Does a "paragraph response" in AP Physics 1 require sentences? Or are bullet points enough?

One of my friends who's a bloody awesome College Board physics consultant has a follow-up question to the "white paper" about paragraph response free-response items on the new AP 1 and 2 exams.  She says she's had several teachers ask "hard and fast" if the CB need the answers in complete sentences, paragraph style; or if a numbered list or bullet points would suffice.

Thing is, I don't know for sure, because grading an AP Physics paragraph response item is new to pretty much everyone in the world.  I can make a well-educated guess, based on the scoring guidelines on the published practice exam.  Nothing in these guidelines says anything about complete sentences; it talks about a "coherent argument".  My instinct is that if I got bullet points that addressed the correct issues and formed a logically-connected, coherent argument, I'd be fine with that, even if some of the entries weren't complete sentences.  

That said, bullet points that DON'T make an obvious coherent "argument" won't work.  Saying "*potential energy mgh, kinetic energy 1/2mv^2 -- both blocks, momentum conserved, energy shared, move both ways" doesn't cut it.  "Oh, but I addressed each of the points in the rubric," says the student.  No, you didn't -- you didn't COMMUNICATE.  The response must make sense on first reading; the reader is not going to make connections for the student, the student must make connections for the reader.

What I'm sure many teachers are concerned about is the silly fifth grade social studies "answer in a complete sentence" meme.  Remember, the end-of-chapter question asked, "What are three major exports from the state of Texas?"  You wrote, "oil, beef, and football."  But your teacher condescendingly marked the answer wrong, saying "You didn't answer in a complete sentence."  Really?  You directly and accurately answered the question that was asked.  Turns out she expected you to restate the prompt in the answer, saying "Three major exports from Texas are oil, beef, and football."  The smart students who eventually became physics teachers considered that this teacher was making idiotic, anti-intellectual, bureaucratic demands that had no relation to the content being developed.
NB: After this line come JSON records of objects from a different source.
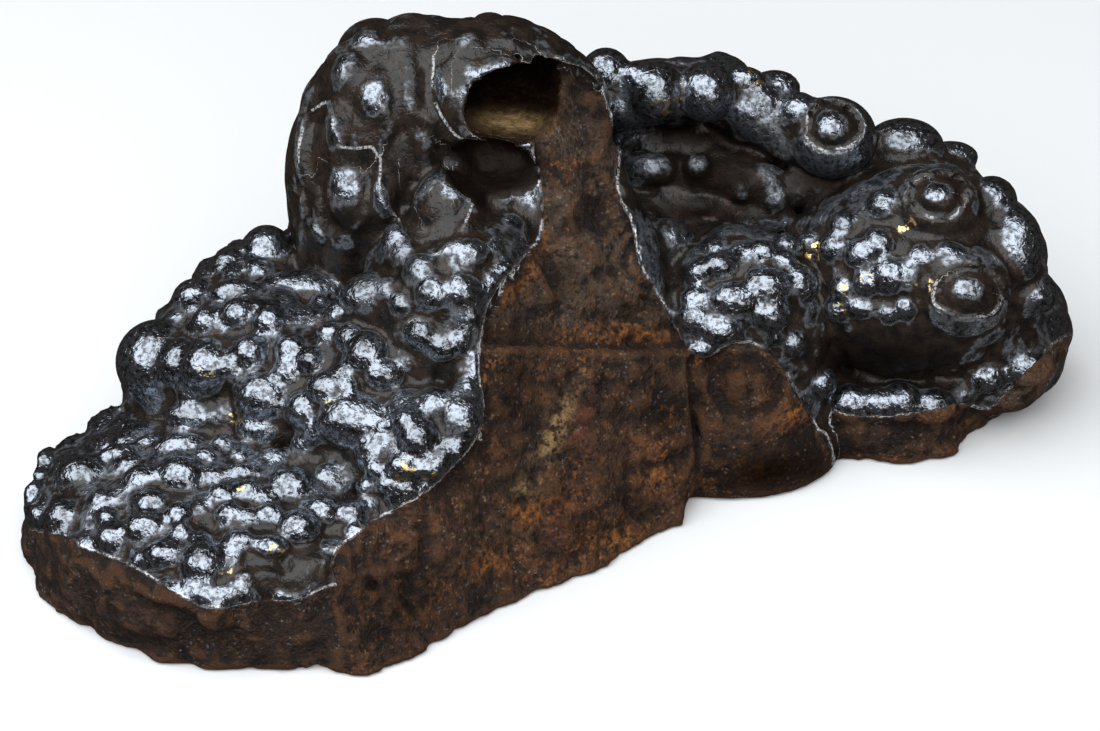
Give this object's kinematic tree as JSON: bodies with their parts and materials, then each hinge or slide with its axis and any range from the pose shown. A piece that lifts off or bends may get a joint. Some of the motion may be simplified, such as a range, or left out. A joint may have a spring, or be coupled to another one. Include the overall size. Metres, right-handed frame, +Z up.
{
  "type": "botryoidal hematite specimen",
  "caption": "Natural stone of rounded, lumpy growth with terraces, a tall draped mass with a hollow, stacked ridges and brown fracture faces, cut flat under its base.",
  "frame": {"origin": "on the flat base, under the middle of the bounding box", "axes": "X along the stone from the low terraces to the lobe, Y from the broken front to the back, Z up from the base"},
  "size_m": [0.163, 0.102, 0.0711],
  "materials": {
    "hematite_crust": "glossy submetallic natural crust, dull brown where broken"
  },
  "bodies": {
    "root": {"hematite_stone": "hematite_crust"}
  },
  "joints": []
}
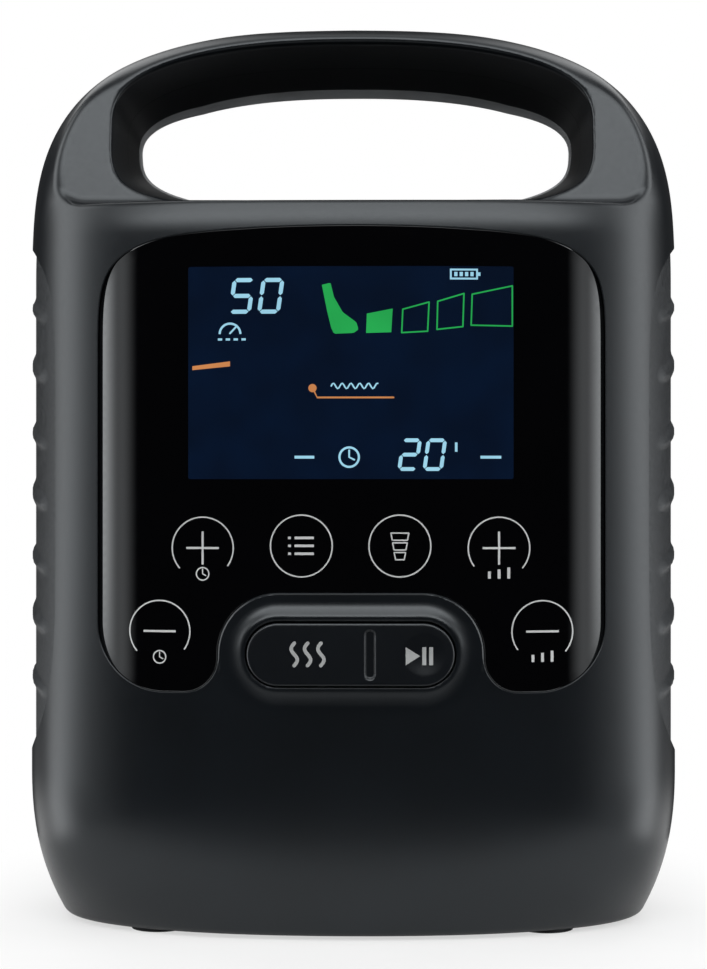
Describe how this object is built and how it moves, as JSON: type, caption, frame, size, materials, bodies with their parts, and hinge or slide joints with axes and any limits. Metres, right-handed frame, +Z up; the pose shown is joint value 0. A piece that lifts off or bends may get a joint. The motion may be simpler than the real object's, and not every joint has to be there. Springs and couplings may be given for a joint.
{
  "type": "compression therapy pump",
  "caption": "Table-top air pump for a compression sleeve: charcoal housing with arched carry handle, rubber side grips, glossy display panel, pill key and rear hose outlets.",
  "frame": {"origin": "middle of the footprint, at the height of the surface the feet stand on", "axes": "+Z up along the height, front face with display towards -Y, hose outlets towards +Y, +X to the right as seen from the front"},
  "size_m": [0.192, 0.107, 0.264],
  "materials": {
    "shell_plastic": "satin moulded charcoal plastic, fine grain",
    "grip_rubber": "matte moulded rubber with raised ribs",
    "gloss_panel": "piano black, high gloss",
    "key_plastic": "fine satin",
    "display_face": "dark blue lit display face",
    "clear_acrylic": "clear light guide",
    "polished_steel": "bright zinc-plated steel",
    "sheet_steel": "plain steel",
    "circuit_board": "green solder mask",
    "black_plastic": "black nylon",
    "grey_plastic": "mid grey moulded plastic",
    "polyimide_film": "amber flexible film",
    "battery_wrap": "blue heat-shrink wrap",
    "foot_rubber": "matte black rubber",
    "filter_foam": "open-cell foam",
    "red_silicone": "red silicone",
    "white_nylon": "natural nylon",
    "clear_silicone": "translucent silicone",
    "copper_winding": "enamelled copper wire",
    "cast_aluminium": "as-cast aluminium"
  },
  "bodies": {
    "housing": {"front_shell": "shell_plastic", "rear_shell": "shell_plastic", "side_grip_left": "grip_rubber", "side_grip_right": "grip_rubber", "control_panel": "gloss_panel", "panel_tape": "grey_plastic", "key_pivot_pin": "polished_steel", "key_board": "circuit_board", "tact_switches": "black_plastic", "display_glass": "display_face", "light_guide": "clear_acrylic", "display_frame": "sheet_steel", "display_carrier": "grey_plastic", "touch_film": "polyimide_film", "ribbon_cable": "polyimide_film", "main_board": "circuit_board", "board_components": "black_plastic", "pressure_sensor": "black_plastic", "small_screws": "polished_steel", "battery_cells": "battery_wrap", "battery_tray": "grey_plastic", "battery_cover": "shell_plastic", "battery_screws": "polished_steel", "feet": "foot_rubber", "housing_screws": "polished_steel", "dc_jack": "black_plastic", "heater_socket": "black_plastic", "power_switch": "black_plastic", "filter_cover": "shell_plastic", "filter_foam": "filter_foam", "hose_socket": "grey_plastic", "socket_seals": "red_silicone", "manifold_block": "white_nylon", "supply_tube": "clear_silicone", "sensor_tube": "clear_silicone", "valve_coil_1": "copper_winding", "valve_coil_2": "copper_winding", "valve_coil_3": "copper_winding", "valve_coil_4": "copper_winding", "valve_coil_5": "copper_winding", "pump_cradle": "sheet_steel", "pump_mounts": "foot_rubber", "pump_motor": "sheet_steel", "crankcase": "cast_aluminium", "diaphragm": "foot_rubber", "valve_plate": "white_nylon", "pump_head": "cast_aluminium", "pump_screws": "polished_steel"},
    "pill_key": {"rocker_key": "key_plastic"},
    "power_key": {"power_rocker": "black_plastic"},
    "crank": {"crankshaft": "sheet_steel"},
    "rod": {"connecting_rod": "white_nylon", "crank_bearing": "polished_steel", "diaphragm_clamp": "sheet_steel"},
    "valve_1": {"valve_plunger_1": "sheet_steel"},
    "valve_2": {"valve_plunger_2": "sheet_steel"},
    "valve_3": {"valve_plunger_3": "sheet_steel"},
    "valve_4": {"valve_plunger_4": "sheet_steel"},
    "valve_5": {"valve_plunger_5": "sheet_steel"}
  },
  "joints": [
    {"name": "key_tilt", "type": "hinge", "parent": "housing", "child": "pill_key", "pos_m": [0.0049, -0.044, 0.0813], "axis": [0, 0, 1], "range_deg": [-1.5, 1.5], "stiffness_Nm_per_rad": 2},
    {"name": "power_toggle", "type": "hinge", "parent": "housing", "child": "power_key", "pos_m": [0.036, 0.0465, 0.078], "axis": [0, 0, -1], "range_deg": [0, 20]},
    {"name": "crank_spin", "type": "hinge", "parent": "housing", "child": "crank", "pos_m": [-0.0005, -0.012, 0.035], "axis": [1, 0, 0], "continuous": true, "deforming": ["diaphragm"]},
    {"name": "rod_pivot", "type": "hinge", "parent": "crank", "child": "rod", "pos_m": [-0.0005, -0.012, 0.037], "axis": [1, 0, 0], "continuous": true},
    {"name": "valve_1_lift", "type": "slide", "parent": "housing", "child": "valve_1", "axis": [0, 0, 1], "range_m": [0, 0.0012], "stiffness_N_per_m": 200, "springref_m": -0.001},
    {"name": "valve_2_lift", "type": "slide", "parent": "housing", "child": "valve_2", "axis": [0, 0, 1], "range_m": [0, 0.0012], "stiffness_N_per_m": 200, "springref_m": -0.001},
    {"name": "valve_3_lift", "type": "slide", "parent": "housing", "child": "valve_3", "axis": [0, 0, 1], "range_m": [0, 0.0012], "stiffness_N_per_m": 200, "springref_m": -0.001},
    {"name": "valve_4_lift", "type": "slide", "parent": "housing", "child": "valve_4", "axis": [0, 0, 1], "range_m": [0, 0.0012], "stiffness_N_per_m": 200, "springref_m": -0.001},
    {"name": "valve_5_lift", "type": "slide", "parent": "housing", "child": "valve_5", "axis": [0, 0, 1], "range_m": [0, 0.0012], "stiffness_N_per_m": 200, "springref_m": -0.001}
  ],
  "couplings": [
    {"joint": "rod_pivot", "follows": "crank_spin", "ratio": -1}
  ]
}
Had the book instead asked, "Based on the reading, describe several features of the Texas economy," then my initial "oil, beef, and football" response could justifiably be ignored.  In that case, *I'm* the idiot for giving a four-word answer to a complex question.  And if the question prompt included direction to answer in a clear, coherent paragraph, then I'm charged with an additional count of "failure to follow directions" on top of impertinence, laziness, and general wrongness.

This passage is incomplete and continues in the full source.